STATED GOAL:
Below this line is a set of entries; quote exactly the lines from the line that contains "Continue the FreeCAD" to the line that contains "return V(r *", both lines included.

+++ SOURCE RECORDS +++

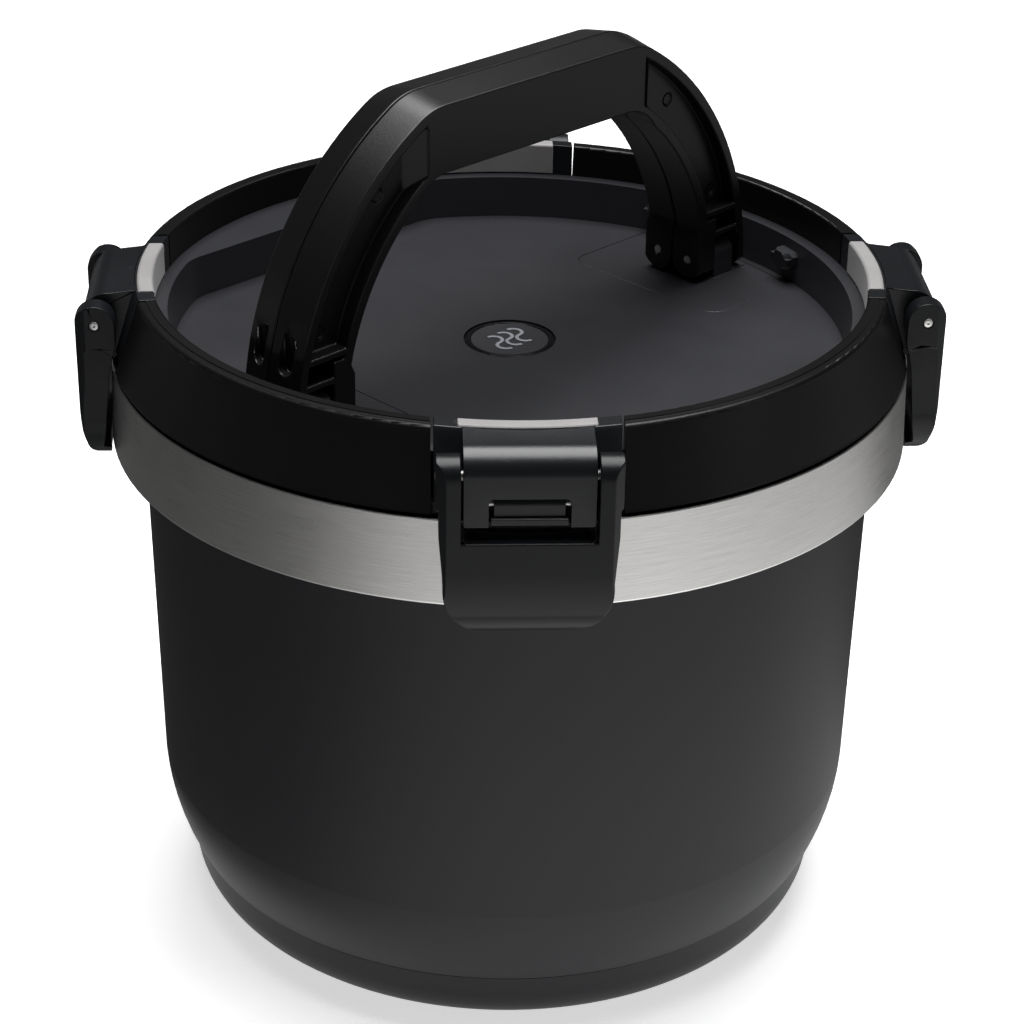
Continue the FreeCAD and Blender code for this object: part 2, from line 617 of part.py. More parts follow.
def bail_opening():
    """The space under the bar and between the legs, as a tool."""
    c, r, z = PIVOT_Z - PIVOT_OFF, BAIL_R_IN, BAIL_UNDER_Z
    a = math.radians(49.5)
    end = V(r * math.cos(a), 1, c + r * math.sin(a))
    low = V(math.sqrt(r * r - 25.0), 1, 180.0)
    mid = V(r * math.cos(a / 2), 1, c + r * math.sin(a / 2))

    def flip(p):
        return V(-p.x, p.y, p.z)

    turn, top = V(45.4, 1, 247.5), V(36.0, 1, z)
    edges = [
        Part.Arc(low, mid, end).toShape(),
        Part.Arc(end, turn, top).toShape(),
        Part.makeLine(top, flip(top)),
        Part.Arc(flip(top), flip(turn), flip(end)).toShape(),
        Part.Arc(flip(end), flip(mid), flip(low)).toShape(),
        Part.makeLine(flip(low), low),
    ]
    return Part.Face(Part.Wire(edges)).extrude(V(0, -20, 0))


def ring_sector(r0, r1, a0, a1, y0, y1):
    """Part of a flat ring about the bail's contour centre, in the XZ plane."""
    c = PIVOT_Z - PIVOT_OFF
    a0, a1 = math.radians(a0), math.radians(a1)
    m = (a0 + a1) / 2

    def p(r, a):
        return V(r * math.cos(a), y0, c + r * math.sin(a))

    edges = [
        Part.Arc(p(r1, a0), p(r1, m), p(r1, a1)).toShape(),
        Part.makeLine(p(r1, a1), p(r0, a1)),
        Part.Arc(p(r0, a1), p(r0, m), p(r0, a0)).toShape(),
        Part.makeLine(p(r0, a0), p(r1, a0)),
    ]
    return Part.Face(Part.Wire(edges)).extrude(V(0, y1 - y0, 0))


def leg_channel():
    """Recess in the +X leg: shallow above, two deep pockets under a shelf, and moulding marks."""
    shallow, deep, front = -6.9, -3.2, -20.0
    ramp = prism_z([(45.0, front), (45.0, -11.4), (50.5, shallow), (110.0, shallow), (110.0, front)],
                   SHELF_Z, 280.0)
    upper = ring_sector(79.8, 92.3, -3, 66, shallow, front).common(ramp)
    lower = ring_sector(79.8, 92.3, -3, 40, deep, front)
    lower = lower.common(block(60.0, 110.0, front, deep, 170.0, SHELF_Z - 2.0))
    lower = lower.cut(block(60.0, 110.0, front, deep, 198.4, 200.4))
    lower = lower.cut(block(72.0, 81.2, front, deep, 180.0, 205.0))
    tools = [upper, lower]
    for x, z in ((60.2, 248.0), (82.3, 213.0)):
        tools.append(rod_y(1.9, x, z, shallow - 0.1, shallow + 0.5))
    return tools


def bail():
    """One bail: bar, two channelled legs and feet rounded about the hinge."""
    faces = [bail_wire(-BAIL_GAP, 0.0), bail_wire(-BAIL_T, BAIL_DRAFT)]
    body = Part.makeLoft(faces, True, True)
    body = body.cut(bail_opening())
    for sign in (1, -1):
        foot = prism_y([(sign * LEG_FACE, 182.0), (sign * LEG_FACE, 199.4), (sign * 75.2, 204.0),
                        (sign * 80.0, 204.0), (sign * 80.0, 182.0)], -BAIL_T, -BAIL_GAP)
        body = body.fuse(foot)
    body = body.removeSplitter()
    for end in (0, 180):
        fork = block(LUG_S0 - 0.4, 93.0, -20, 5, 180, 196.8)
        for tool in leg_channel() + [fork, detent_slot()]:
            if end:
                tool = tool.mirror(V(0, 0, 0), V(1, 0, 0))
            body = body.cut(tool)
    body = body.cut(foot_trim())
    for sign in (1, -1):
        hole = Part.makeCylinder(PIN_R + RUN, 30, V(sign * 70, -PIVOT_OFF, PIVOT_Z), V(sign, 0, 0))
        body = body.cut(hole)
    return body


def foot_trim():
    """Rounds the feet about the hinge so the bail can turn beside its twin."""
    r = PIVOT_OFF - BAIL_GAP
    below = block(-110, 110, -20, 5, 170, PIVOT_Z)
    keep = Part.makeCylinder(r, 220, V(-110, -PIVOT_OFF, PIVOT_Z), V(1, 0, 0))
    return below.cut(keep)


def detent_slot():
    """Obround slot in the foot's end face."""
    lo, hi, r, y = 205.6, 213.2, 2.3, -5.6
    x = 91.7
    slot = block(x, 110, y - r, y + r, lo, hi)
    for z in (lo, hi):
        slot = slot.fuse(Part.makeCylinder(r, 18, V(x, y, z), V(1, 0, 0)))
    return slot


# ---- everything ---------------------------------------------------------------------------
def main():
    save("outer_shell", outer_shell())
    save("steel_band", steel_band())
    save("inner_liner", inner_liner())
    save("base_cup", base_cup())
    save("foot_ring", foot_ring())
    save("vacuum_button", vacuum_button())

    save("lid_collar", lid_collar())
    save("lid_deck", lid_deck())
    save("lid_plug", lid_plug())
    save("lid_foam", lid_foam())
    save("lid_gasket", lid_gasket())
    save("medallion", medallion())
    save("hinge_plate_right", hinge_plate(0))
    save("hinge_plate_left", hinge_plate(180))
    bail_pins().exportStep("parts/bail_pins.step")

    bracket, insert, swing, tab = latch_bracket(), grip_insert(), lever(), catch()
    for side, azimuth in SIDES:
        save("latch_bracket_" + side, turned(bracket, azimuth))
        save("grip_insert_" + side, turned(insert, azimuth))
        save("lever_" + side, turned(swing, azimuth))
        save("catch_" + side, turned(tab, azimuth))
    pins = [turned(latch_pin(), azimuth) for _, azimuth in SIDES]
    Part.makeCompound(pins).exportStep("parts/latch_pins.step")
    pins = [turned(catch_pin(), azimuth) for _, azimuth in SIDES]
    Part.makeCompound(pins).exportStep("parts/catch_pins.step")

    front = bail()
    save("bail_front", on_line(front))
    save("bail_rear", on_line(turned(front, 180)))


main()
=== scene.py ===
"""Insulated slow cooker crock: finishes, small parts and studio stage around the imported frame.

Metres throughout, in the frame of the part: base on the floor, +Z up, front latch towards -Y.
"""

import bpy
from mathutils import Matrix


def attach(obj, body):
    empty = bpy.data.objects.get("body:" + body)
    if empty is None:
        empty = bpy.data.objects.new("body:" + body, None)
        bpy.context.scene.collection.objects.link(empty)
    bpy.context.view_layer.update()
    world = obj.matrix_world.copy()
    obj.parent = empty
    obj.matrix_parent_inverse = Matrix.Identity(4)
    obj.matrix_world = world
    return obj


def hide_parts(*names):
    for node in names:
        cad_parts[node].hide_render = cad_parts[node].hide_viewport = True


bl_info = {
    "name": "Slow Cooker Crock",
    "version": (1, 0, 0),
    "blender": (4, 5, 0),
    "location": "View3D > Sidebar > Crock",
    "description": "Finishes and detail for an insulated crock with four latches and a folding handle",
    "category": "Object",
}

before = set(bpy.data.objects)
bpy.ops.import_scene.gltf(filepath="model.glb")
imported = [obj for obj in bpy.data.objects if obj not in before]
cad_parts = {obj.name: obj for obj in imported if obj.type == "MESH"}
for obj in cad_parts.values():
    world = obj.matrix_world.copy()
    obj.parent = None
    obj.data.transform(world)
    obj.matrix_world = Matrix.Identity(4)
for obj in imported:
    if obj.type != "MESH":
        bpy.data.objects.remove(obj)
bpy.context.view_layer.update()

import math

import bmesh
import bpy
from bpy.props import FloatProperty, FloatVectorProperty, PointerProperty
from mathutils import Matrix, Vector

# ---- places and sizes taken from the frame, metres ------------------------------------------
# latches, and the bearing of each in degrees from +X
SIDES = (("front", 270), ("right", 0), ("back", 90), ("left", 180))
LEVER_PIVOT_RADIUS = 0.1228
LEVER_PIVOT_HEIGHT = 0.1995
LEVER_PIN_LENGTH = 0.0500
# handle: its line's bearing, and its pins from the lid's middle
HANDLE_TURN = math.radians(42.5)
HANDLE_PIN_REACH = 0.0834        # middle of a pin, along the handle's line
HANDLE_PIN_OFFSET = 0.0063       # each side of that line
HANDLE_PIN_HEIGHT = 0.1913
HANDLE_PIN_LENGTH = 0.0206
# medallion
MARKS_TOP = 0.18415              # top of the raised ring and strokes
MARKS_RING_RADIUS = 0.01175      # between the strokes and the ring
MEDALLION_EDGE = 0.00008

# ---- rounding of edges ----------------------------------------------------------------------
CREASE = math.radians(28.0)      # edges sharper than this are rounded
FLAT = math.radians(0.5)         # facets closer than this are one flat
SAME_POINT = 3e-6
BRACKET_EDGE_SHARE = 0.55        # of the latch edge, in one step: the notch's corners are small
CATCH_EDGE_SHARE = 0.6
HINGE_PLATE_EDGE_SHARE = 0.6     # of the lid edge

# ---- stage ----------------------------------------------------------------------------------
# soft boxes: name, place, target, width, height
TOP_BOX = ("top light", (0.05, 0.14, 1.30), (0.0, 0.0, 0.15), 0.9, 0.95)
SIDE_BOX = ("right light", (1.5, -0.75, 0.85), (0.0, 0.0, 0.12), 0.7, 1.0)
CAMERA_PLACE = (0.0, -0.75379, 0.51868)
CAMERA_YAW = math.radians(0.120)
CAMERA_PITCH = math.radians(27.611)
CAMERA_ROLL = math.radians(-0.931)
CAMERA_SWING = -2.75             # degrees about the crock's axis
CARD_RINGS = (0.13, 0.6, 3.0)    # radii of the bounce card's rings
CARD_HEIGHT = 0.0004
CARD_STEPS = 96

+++
+++ SOURCE RECORDS +++

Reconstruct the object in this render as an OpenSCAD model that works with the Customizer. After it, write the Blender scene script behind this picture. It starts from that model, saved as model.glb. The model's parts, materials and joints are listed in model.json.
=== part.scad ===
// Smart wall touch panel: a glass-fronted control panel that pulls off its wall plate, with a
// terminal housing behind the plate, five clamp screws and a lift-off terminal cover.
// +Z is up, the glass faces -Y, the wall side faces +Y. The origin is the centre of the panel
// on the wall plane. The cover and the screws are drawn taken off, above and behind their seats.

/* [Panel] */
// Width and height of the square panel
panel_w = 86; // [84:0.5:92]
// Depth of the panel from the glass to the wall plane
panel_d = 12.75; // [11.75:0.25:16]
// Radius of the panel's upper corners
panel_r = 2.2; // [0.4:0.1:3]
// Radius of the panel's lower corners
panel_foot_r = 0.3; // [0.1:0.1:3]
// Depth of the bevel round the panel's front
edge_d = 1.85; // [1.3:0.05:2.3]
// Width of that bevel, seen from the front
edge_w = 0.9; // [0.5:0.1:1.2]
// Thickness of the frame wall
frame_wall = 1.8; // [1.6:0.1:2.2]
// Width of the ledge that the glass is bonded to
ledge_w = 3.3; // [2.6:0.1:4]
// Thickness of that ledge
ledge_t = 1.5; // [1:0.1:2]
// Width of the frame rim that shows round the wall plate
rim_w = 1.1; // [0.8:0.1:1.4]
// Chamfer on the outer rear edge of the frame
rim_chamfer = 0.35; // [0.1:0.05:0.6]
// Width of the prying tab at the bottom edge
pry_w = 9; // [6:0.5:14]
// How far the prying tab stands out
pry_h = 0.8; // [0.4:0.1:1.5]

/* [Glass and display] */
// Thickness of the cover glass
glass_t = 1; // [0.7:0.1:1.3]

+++
+++ SOURCE RECORDS +++

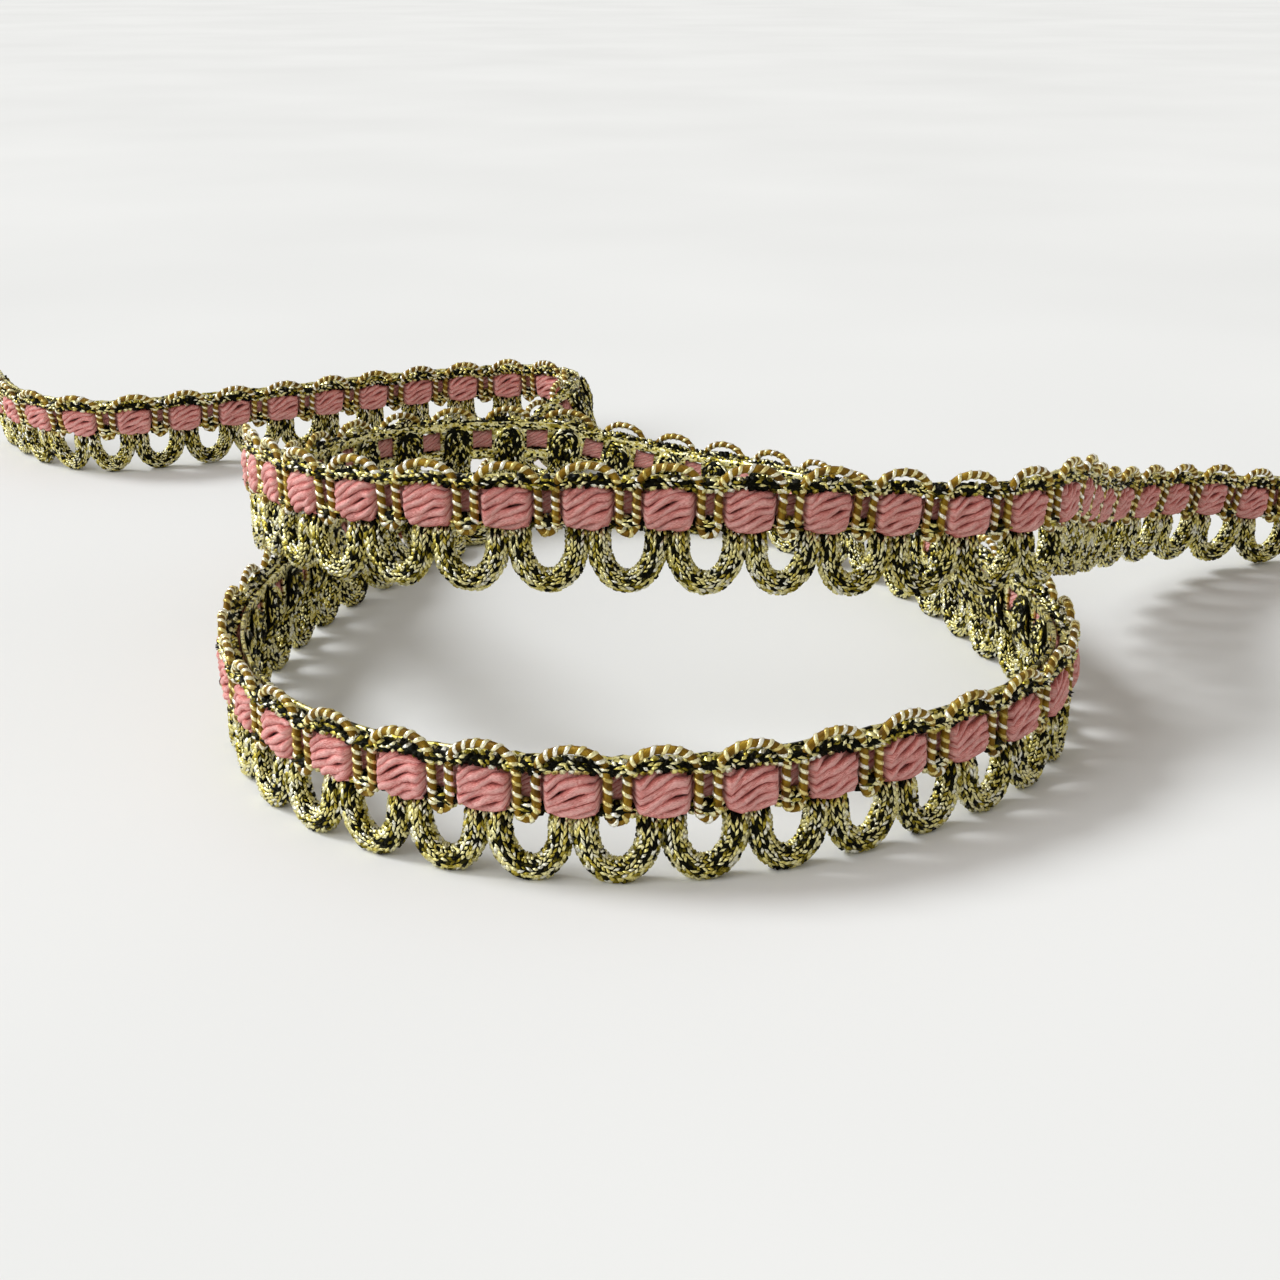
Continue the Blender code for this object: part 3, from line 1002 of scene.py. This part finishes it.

+++

EXPECTED OUTPUT:
Continue the FreeCAD and Blender code for this object: part 2, from line 617 of part.py. More parts follow.
def bail_opening():
    """The space under the bar and between the legs, as a tool."""
    c, r, z = PIVOT_Z - PIVOT_OFF, BAIL_R_IN, BAIL_UNDER_Z
    a = math.radians(49.5)
    end = V(r * math.cos(a), 1, c + r * math.sin(a))
    low = V(math.sqrt(r * r - 25.0), 1, 180.0)
    mid = V(r * math.cos(a / 2), 1, c + r * math.sin(a / 2))

    def flip(p):
        return V(-p.x, p.y, p.z)

    turn, top = V(45.4, 1, 247.5), V(36.0, 1, z)
    edges = [
        Part.Arc(low, mid, end).toShape(),
        Part.Arc(end, turn, top).toShape(),
        Part.makeLine(top, flip(top)),
        Part.Arc(flip(top), flip(turn), flip(end)).toShape(),
        Part.Arc(flip(end), flip(mid), flip(low)).toShape(),
        Part.makeLine(flip(low), low),
    ]
    return Part.Face(Part.Wire(edges)).extrude(V(0, -20, 0))


def ring_sector(r0, r1, a0, a1, y0, y1):
    """Part of a flat ring about the bail's contour centre, in the XZ plane."""
    c = PIVOT_Z - PIVOT_OFF
    a0, a1 = math.radians(a0), math.radians(a1)
    m = (a0 + a1) / 2

    def p(r, a):
        return V(r * math.cos(a), y0, c + r * math.sin(a))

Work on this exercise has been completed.